Although Hillary Clinton apparently turned town an offer to appear on the show, Colbert has already interviewed presidential candidates Jeb Bush, Bernie Sanders, Ted Cruz and Donald Trump. Colbert’s conversation with Vice President Joe Biden – which focused on their shared experience of losing family members to early and unexpected death – was a remarkably heartfelt and intense moment. As with his interview with an upbeat Sen. Elizabeth Warren (“the game is rigged”), you could sense Colbert’s not-too-subtle effort to convince Biden to run for president.



His interview Friday night with 18-year old Nobel Prize-winning activist and author Malala Yousafzai was amazing.
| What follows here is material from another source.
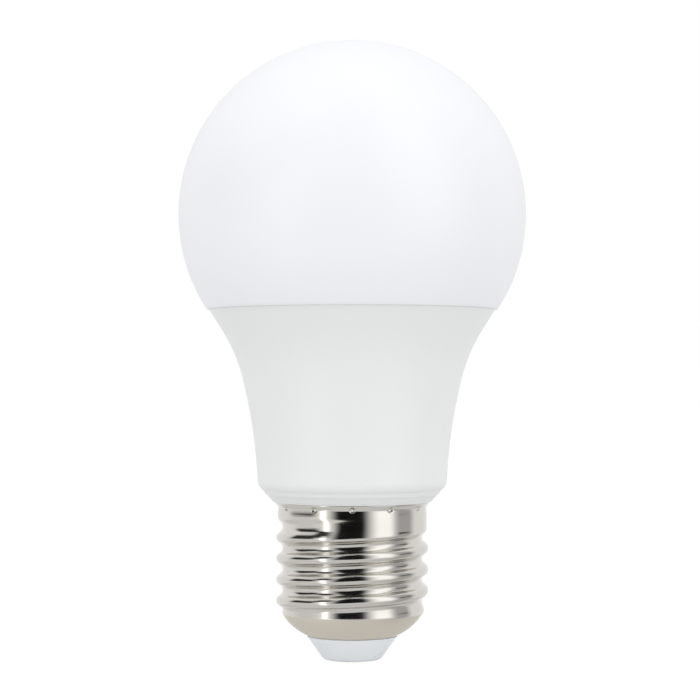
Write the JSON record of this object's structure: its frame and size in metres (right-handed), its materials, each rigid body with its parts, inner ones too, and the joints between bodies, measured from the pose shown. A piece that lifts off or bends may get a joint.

Although she was on the show in part to plug the new documentary “He Named Me Malala,” she captivated the audience with her discussion of her efforts to get the U.N. and world leaders to invest in education for young girls, her confrontation with the Taliban, and her willingness to forgive her attackers. Her radiant sense of humor and her ability to perform a clever card trick were unexpected bonuses.

Colbert also interviewed Global Poverty Project founder Hugh Evans and U.N. Secretary General Ban Ki-Moon about the world’s income inequality. This is clearly an issue close to Colbert’s heart. He co-hosted the Global Citizen Festival in Central Park on Saturday.

Unlike most talk show hosts, Colbert did haven’t to rely entirely on his notes to ask Tesla and SpaceX CEO Elon Musk about his plans to make outer space a tourist destination. Musk told Colbert that Mars is a “fixer-upper of a planet.”

Colbert is still getting into his groove. When Donald Trump refused to say whether he thought Obama was born in the United States, Colbert let him off the hook too easily. The interviews with Supreme Court Justice Stephen Breyer, Energy Secretary Ernest Moniz, novelist Stephen King, and Uber CEO Travis Kalanick lacked the drama and spirit of his other exchanges.

Tonight we have Michelle Obama, Mindy Kaling, and John Legend.